Defendants' motion to dismiss with prejudice the summons and complaint herein must be granted pursuant to CPLR §3211 ( a ) ( 5 ) and CPLR §3212. Defendants' motion for cancellation of the Notice of Pendency as to the instant foreclosure action is granted without prejudice to the filing by plaintiffs of a succeeding notice of pendency as to the 1993 action pursuant to RPAPL Article 13. See Campbell v. Smith, 309 AD2d 581 (1st Dep't 2003); Slutsky [*4]v. Blooming Grove Inn, 147 AD2d 208 (2d Dep't 1989).
SETTLE ORDER ON NOTICE.
James G. Starkey
J. S. C.
Footnote 1:CPLR Article 65 sets forth the rules applicable generally in connection with the filing of a notice of pendency. RPAPL Article 13 applies to foreclosure actions and requires that a notice of pendency be filed at least 20 days before entry of final judgment. See RPAPL §1331.
Footnote 2:CPLR §3215 ( c ) provides that if the plaintiff fails to take proceedings for the entry of judgment within one year after a default, the court shall not enter judgment but shall dismiss the complaint as abandoned, without costs, upon its own initiative or on motion, unless sufficient cause is shown why the complaint should not be dismissed.
Footnote 3:CPLR §3216 (a) provides that where a party unreasonably neglects to proceed generally in an action or otherwise delays in the prosecution thereof against any party who may be liable to a separate judgment, or unreasonably fails to serve and file a note of issue, the court, on its own initiative or on motion, may dismiss the parties pleading on terms. Unless the order specifies otherwise, the dismissal is not on the merits.

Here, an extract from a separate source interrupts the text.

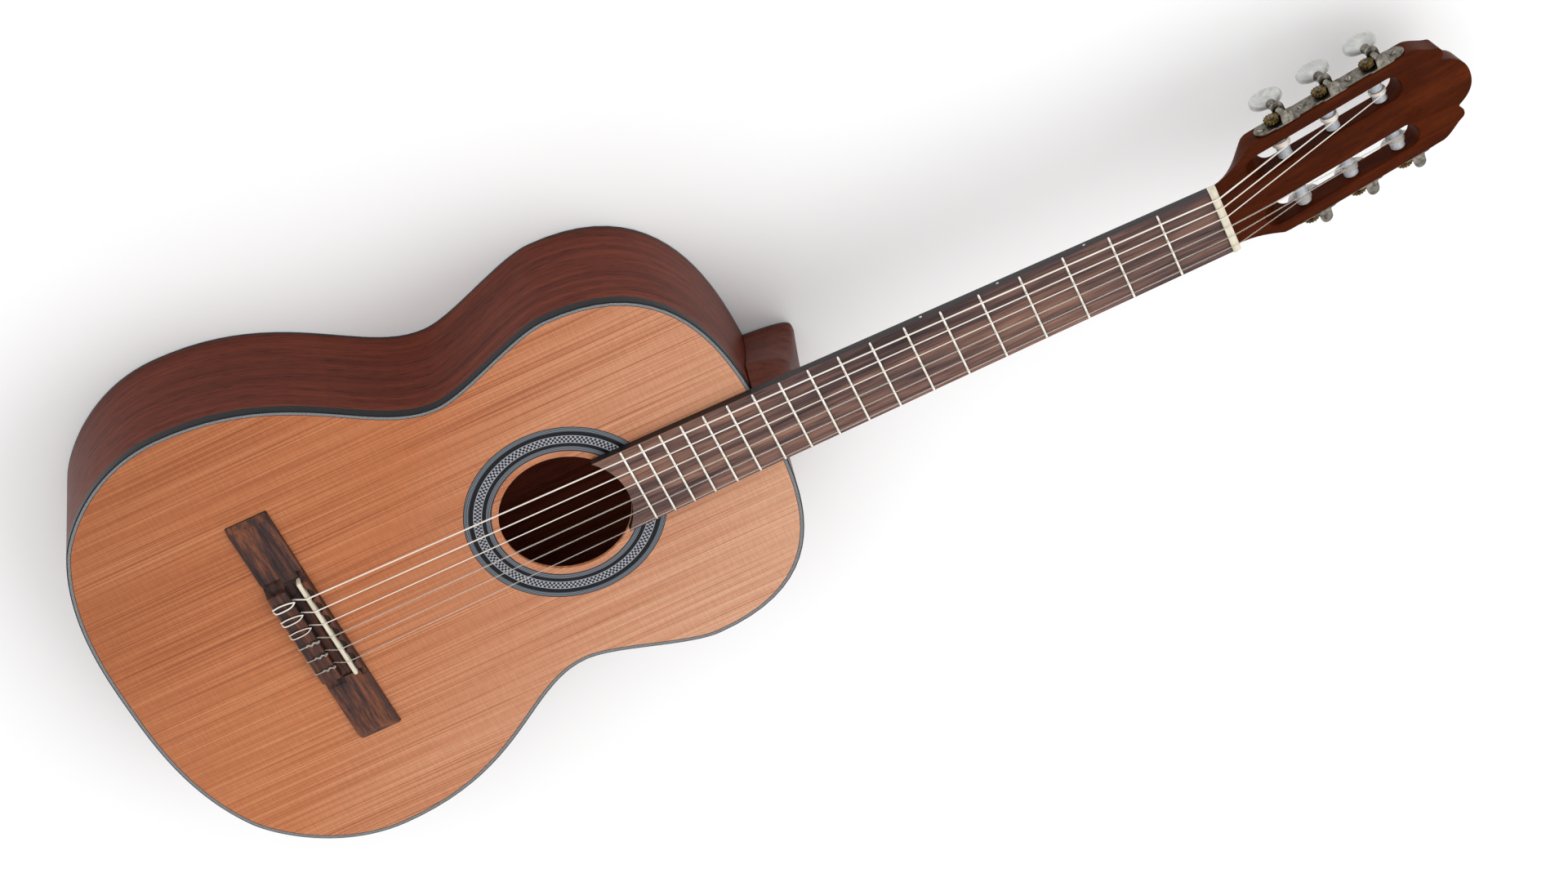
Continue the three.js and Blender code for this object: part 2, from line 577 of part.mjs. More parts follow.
// The worm and its shaft about the middle of the thread, with the button end downwards.
function wormShaft() {
  const thread = new THREE.CylinderGeometry(WORM_RADIUS, WORM_RADIUS, THREAD_LENGTH, 8, THREAD_STEPS);
  thread.rotateX(Math.PI / 2);
  reshape(thread, (point) => {
    const angle = Math.PI / 2 + (2 * Math.PI * point.z) / THREAD_LEAD;
    point.x += THREAD_OFFSET * Math.cos(angle);
    point.y += THREAD_OFFSET * Math.sin(angle);
  });
  const halfPlate = (PLATE.front - PLATE.back) / 2;
  const insideEar = halfPlate - EAR.thickness - BORE_CLEARANCE;
  const core = WORM_RADIUS - THREAD_OFFSET - CORE_INSET;
  const buttonTop = ROLLER_DEPTH - BUTTON.depth + BUTTON.halfShort;
  const shaftEnd = buttonTop - BUTTON.bore;
  const profile = [
    [0, shaftEnd], [WORM_SHAFT_RADIUS, shaftEnd], [WORM_SHAFT_RADIUS, -halfPlate - 5],
    [COLLAR_RADIUS, -halfPlate - 4], [COLLAR_RADIUS, -halfPlate - 1],
    [WORM_SHAFT_RADIUS, -halfPlate - 1], [WORM_SHAFT_RADIUS, -insideEar], [core, -insideEar],
    [core, insideEar], [FRONT_JOURNAL_RADIUS, insideEar], [FRONT_JOURNAL_RADIUS, halfPlate - GAP],
    [0, halfPlate - GAP],
  ].map(([radius, z]) => new THREE.Vector2(radius, z));
  const shaft = new THREE.LatheGeometry(profile, 8).rotateX(Math.PI / 2);
  return toGeometry(join([thread, shaft]));
}

// An oval finger button about its own centre, with a hole for the shaft in its upper edge.
function button() {
  const { halfLong, halfShort, thickness, bevel, bore } = BUTTON;
  const oval = new THREE.Shape();
  oval.absellipse(0, 0, halfLong, halfShort, 0, 2 * Math.PI, false);
  const settings = {
    depth: thickness - 2 * bevel, bevelThickness: bevel, bevelSize: bevel, bevelOffset: -bevel,
    bevelSegments: 1, curveSegments: 8,
  };
  const body = new THREE.ExtrudeGeometry(oval, settings).translate(0, 0, bevel - thickness / 2);
  const hole = pinAlongZ(WORM_SHAFT_RADIUS + GAP, [halfShort - bore - GAP, halfShort + 1], 0, 0, 8);
  return cut(toSolid(layAcross(body)), [hole]);
}

// Which side and which place along the headstock each string's machine has.
function machineOf(string) {
  const side = string <= 3 ? 1 : -1;
  const place = string <= 3 ? string - 1 : 6 - string;
  return { side, place, s: MACHINE_S[place] };
}

function buildMachines() {
  addPiece(head, 'headstock', headstock(), darkMahogany);
  addPiece(head, 'tuner_plate_bass', tunerPlate(-1), nickel);
  addPiece(head, 'tuner_plate_treble', tunerPlate(1), nickel);
  for (let string = 1; string <= 6; string += 1) {
    const { side, s } = machineOf(string);
    const wormS = s + CENTRE_DISTANCE;
    addPiece(head, `roller_${string}`, roller(side), whitePlastic).position.set(0, s, -ROLLER_DEPTH);
    addPiece(head, `gear_${string}`, gear(side), brass).position.set(side * GEAR_X, s, -ROLLER_DEPTH);
    const worm = addPiece(head, `worm_shaft_${string}`, wormShaft(), nickel);
    worm.position.set(side * GEAR_X, wormS, -ROLLER_DEPTH);
    const knob = addPiece(head, `button_${string}`, button(), pearl);
    knob.position.set(side * GEAR_X, wormS, -BUTTON.depth);
  }
}

// ---- Bridge and saddle --------------------------------------------------------------------------

function bridge() {
  const { half, front, back, wing, block: tall } = BRIDGE;
  const slotHalf = SADDLE.thickness / 2 + GAP;
  const slotFloor = SADDLE.foot - GAP;
  const trough = slotFloor + 0.3;
  const middle = barAcross([
    [front, 0], [front, 5.5], [front - 2, 8], [SADDLE.at + slotHalf, 8], [SADDLE.at + slotHalf, slotFloor],
    [SADDLE.at - slotHalf, slotFloor], [SADDLE.at - slotHalf, 6.8], [SADDLE.at - slotHalf - 3, trough],
    [TIE_FACE, trough], [TIE_FACE, tall], [back + 1.3, tall], [back, tall - 1], [back, 0],
  ], -BLOCK_HALF, BLOCK_HALF);
  const wingStart = SADDLE.half + 0.5;
  const wings = [-1, 1].map((side) => block(ordered(side, wingStart, half), [back, front], [0, wing]));
  const holes = stringPlaces(SPACING_AT_SADDLE).map((x) => {
    const hole = new THREE.CylinderGeometry(TIE_HOLE_RADIUS, TIE_HOLE_RADIUS, TIE_FACE - back + 2, 8);
    return hole.translate(x, (TIE_FACE + back) / 2, TIE_HOLE_HEIGHT);
  });
  return cut(join([middle, ...wings]), holes);
}

function saddle() {
  const { half, thickness, top, foot } = SADDLE;
  const side = thickness / 2;
  const outline = [[-side, foot], [side, foot], [side, top - 0.8], [0.6, top], [-0.6, top], [-side, top - 1]];
  return barAcross(outline, -half, half).translate(0, SADDLE.at, 0);
}

// The places of the strings across the guitar, from the first string to the sixth.
function stringPlaces(spacing) {
  return STRING_RADII.map((radius, index) => (2.5 - index) * spacing);
}

function buildBridge() {
  addPiece(guitar, 'bridge', bridge(), rosewood).position.set(0, NUT_Y, BODY_DEPTH);
  addPiece(guitar, 'saddle', saddle(), bone).position.set(0, NUT_Y, BODY_DEPTH);
}

// ---- Strings ------------------------------------------------------------------------------------

// A taut route through given points, with one section of the tube at each of them.
class TautRoute extends THREE.Curve {
  constructor(points) {
    super();
    this.points = points;
  }

  getUtoTmapping(share) {
    return share;
  }

  getPoint(share) {
    const place = share * (this.points.length - 1);
    const index = Math.min(Math.floor(place), this.points.length - 2);
    return this.points[index].clone().lerp(this.points[index + 1], place - index);
  }

  // Across a corner the tube's section lies halfway between the two directions.
  getTangent(share) {
    const place = Math.round(share * (this.points.length - 1));
    const here = this.points[place];
    const before = this.points[Math.max(place - 1, 0)];
    const after = this.points[Math.min(place + 1, this.points.length - 1)];
    const arriving = here.clone().sub(before).normalize();
    return arriving.add(after.clone().sub(here).normalize()).normalize();
  }
}

function stringRoute(string) {
  const radius = STRING_RADII[string - 1];
  const atSaddle = stringPlaces(SPACING_AT_SADDLE)[string - 1];
  const atNut = stringPlaces(SPACING_AT_NUT)[string - 1];
  const { side, place, s } = machineOf(string);
  const crest = SADDLE.top + GAP + radius;
  const overNut = NUT_HEIGHT + GAP + radius;
  const onRoller = -ROLLER_DEPTH + ROLLER_RADIUS + GAP + radius;
  const points = [
    [atSaddle, TIE_FACE - 3, TIE_HOLE_HEIGHT], [atSaddle, TIE_FACE + 0.8, TIE_HOLE_HEIGHT],
    [atSaddle, SADDLE.at - 0.6, crest], [atSaddle, SADDLE.at + 0.6, crest],
    [atNut, 0.6, overNut], [atNut, NUT_LENGTH - 0.6, overNut],
  ].map(([x, fromNut, height]) => new THREE.Vector3(x, fromNut + NUT_Y, height + BODY_DEPTH));
  const landing = new THREE.Vector3(side * ROLLER_LANDING[place], s, onRoller);
  return new TautRoute([...points, landing.applyMatrix4(head.matrix)]);
}

function buildStrings() {
  for (let string = 1; string <= 6; string += 1) {
    const route = stringRoute(string);
    const section = new THREE.Shape();
    section.absarc(0, 0, STRING_RADII[string - 1], 0, 2 * Math.PI, false);
    const settings = { steps: route.points.length - 1, extrudePath: route, curveSegments: 4 };
    const geometry = new THREE.ExtrudeGeometry(section, settings);
    addPiece(guitar, `string_${string}`, geometry, string <= 3 ? nylon : woundString);
  }
}

// ---- Assembly -----------------------------------------------------------------------------------

head.updateMatrix();
buildBody();
buildBraces();
buildNeck();
buildMachines();
buildBridge();
buildStrings();

export default guitar;
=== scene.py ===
# A classical guitar with six nylon strings and a slotted headstock, drawn around its CAD frame.
#
# Lengths are millimetres in the guitar's own measures: x runs from the bass side (-) to the treble
# side (+), y is measured from the front edge of the nut towards the head, and z from the face of
# the soundboard. place() and on_head() turn such points into the frame's metres.

import json
import math

import bmesh
import bpy
from mathutils import Matrix, Vector


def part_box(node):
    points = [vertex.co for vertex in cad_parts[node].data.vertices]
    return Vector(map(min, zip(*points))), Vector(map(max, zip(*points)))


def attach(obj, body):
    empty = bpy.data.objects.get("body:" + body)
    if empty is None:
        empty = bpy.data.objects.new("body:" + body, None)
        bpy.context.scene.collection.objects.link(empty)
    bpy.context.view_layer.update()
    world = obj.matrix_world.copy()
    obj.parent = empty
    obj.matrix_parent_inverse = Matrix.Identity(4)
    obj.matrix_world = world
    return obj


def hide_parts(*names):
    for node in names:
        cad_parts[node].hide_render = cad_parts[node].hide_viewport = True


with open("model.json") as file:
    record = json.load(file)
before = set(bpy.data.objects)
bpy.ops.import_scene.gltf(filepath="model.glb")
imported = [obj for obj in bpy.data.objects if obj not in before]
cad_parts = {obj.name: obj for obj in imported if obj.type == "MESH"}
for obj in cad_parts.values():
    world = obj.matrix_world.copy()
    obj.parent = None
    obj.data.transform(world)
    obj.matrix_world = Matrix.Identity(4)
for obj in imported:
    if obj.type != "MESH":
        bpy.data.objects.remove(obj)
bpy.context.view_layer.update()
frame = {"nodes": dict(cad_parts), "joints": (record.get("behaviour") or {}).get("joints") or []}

# ---- Dimensions ----

MM = 0.001
GAP = 0.3  # the clearance that the frame keeps between neighbours
NUT_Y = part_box("nut")[0].y / MM
TOP_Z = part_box("soundboard")[1].z / MM
JOINTS = {joint["name"]: joint for joint in frame["joints"]}
HEAD_NORMAL = Vector(JOINTS["key_turn_1"]["axis"])
HEAD_TILT = math.atan2(HEAD_NORMAL.y, HEAD_NORMAL.z)
ALONG_HEAD = Vector((0, math.cos(HEAD_TILT), -math.sin(HEAD_TILT)))

# Body outline, as (half width, place)
BODY_END = -324
TAIL = -800.8
LOWER_BOUT = (181.5, -682)
WAIST = (116.5, -512)
UPPER_BOUT = (142, -422.5)
TAIL_CORNER = (128, -775.8)
OUTLINE_STEPS = 22

BODY_DEPTH = 100
TOP_THICKNESS = 2.5
BACK_THICKNESS = 2.7
SIDE_THICKNESS = 2.2
BINDING_WIDTH = 2.4
TOP_BINDING_HEIGHT = 7
BACK_BINDING_HEIGHT = 3
PURFLING = (0.8, 2.7)  # outer and inner inset of the grey strip on the top
PURFLING_LINE = 0.35
PURFLING_DEPTH = 1.5
BACK_STRIP_HALF = 2.6

HOLE_AT = -473.4
HOLE_RADIUS = 44.6
# Rosette bands from the outside in: outer radius and finish
ROSETTE_BANDS = [
    (68.2, "binding"), (67.6, "rosette_lines"), (64.5, "binding"), (61.5, "rosette_mosaic"),
    (55.7, "binding"), (52.9, "rosette_lines"), (49.8, "binding"), (49.3, None),
]
ROSETTE_SIDES = 240
ROSETTE_PROUD = 0.03
VENEER_PITCH = 1.05
MOSAIC = {"middle": 58.6, "row": 1.6, "border": 2.5, "tiles": 126, "tile_edge": -0.05}

SCALE_LENGTH = 650
FRETS = 18
NUT_WIDTH = 50
NUT_LENGTH = 5.6
NUT_HEIGHT = 8.3
WIDTH_TAPER = 8 / SCALE_LENGTH
BOARD_THICKNESS = 6.4
BOARD_REACH = 33  # from the middle of the soundhole to the corners of the board's end
BOARD_ROUNDING = 0.5
FRET = {
    "crown": 1.05, "half": 1.0, "end_crown": 0.25, "end_half": 0.55, "short": 0.15, "sunk": 0.05,
}
SIDE_DOT_SPACES = (3, 5, 7)

NECK_DEPTH_AT_NUT = 15.5
NECK_DEPTH_AT_BODY = 17.2
NECK_POWER = 2.8  # the back of the neck is a curve 1 - |x| ** NECK_POWER
NECK_JOINT = BODY_END + GAP
HEEL_FROM = -272
HEEL_BEND_FOOT = -34
# The heel's section: half width, reach from the body, and power of its curve
HEEL_FOOT = {"half": 10.6, "reach": 33, "power": 3.8}
HEEL_TOP = {"half": 28.6, "reach": 27.5, "power": 4.2}
HEEL_CAP = (-95.5, -92.8)

HEAD_LIFT = 2
HEAD_START = 6.1
HEAD_THICKNESS = 18
HEAD_DEPTH_AT_NUT = 16.4
HEAD_LENGTH = 193
HEAD_HALF = 36.5
SHOULDER = 42
SLOT = {"centre": 19.5, "half": 8.5, "face": 28, "back": 44, "round_at": 138}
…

Footnote 4:CPLR §3404 provides that a case in the supreme court or a county court marked "off" or struck from the calendar or unanswered on a clerk's calendar call, and not restored within one year thereafter, shall be deemed abandoned and shall be dismissed without costs for neglect to prosecute. The clerk shall make an appropriate entry without the necessity of an order.